There's even room to maneuver when it comes to workers' compensation insurance. Generally, businesses make up-front payments to cover workers' comp for the year. Those amounts are based on the business' wage base, job types, and sometimes previous claims. When John E. Kosowski Jr. opened the Birch Street Garage in Cranston, R.I., in 2001, he got quotes for workers' comp insurance of $10,000 to $15,000 a year, including a hefty deposit. "It was insane. That was unaffordable for a business like this," says Kosowski, whose company has revenues of about $300,000 a year. He signed up for a workers' compensation payment service in which payments are based only on actual payroll and paid weekly, so there's no big up-front cost. Kosowski paid about $7,500 for his five employees in 2004. "When you're paying weekly, you don't have to beg, borrow, and steal to come up with an estimated payment and then attempt to reclaim the unused portion. I'd never seen a refund for my business," he says.

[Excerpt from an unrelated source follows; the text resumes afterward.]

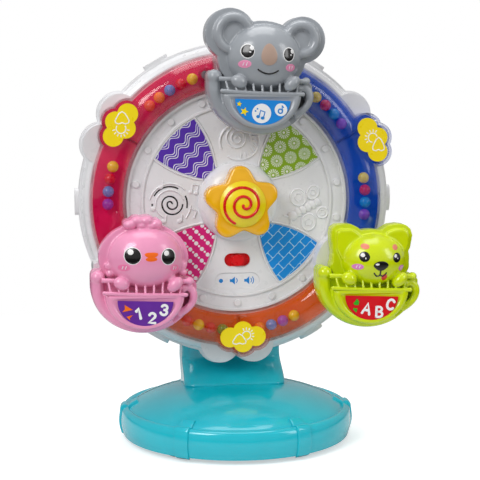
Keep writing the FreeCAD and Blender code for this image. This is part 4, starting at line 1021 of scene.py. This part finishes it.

The flip side of improving cash flow by bringing in more money is spending less. That doesn't have to mean scrimping. Instead, keep up with frequently changing prices for telecommunications, utilities, benefits plans, and other services. Charges for administering 401(k) plans, for example, have fallen from $50 a person to less than $25 in the past five years, says Anthony Leopizzi, a CFP at American Express Financial Advisors in Harrison, N.Y. "If someone has an old retirement plan, it really needs to be reevaluated," he says.
Daniel J. Friedman, a partner at Wealth Management Group of North America in Farmington, Conn., says his company has changed telecom providers five times in 10 years, saving about $5,000. That may not seem like a lot, but "if you can save 10% to 15% by shopping your services in three or four areas, it really adds up," he says. "And you're not living any differently." Watching your cash flow may not be the best part of being an entrepreneur, but it may be the best thing you can do to help your business succeed.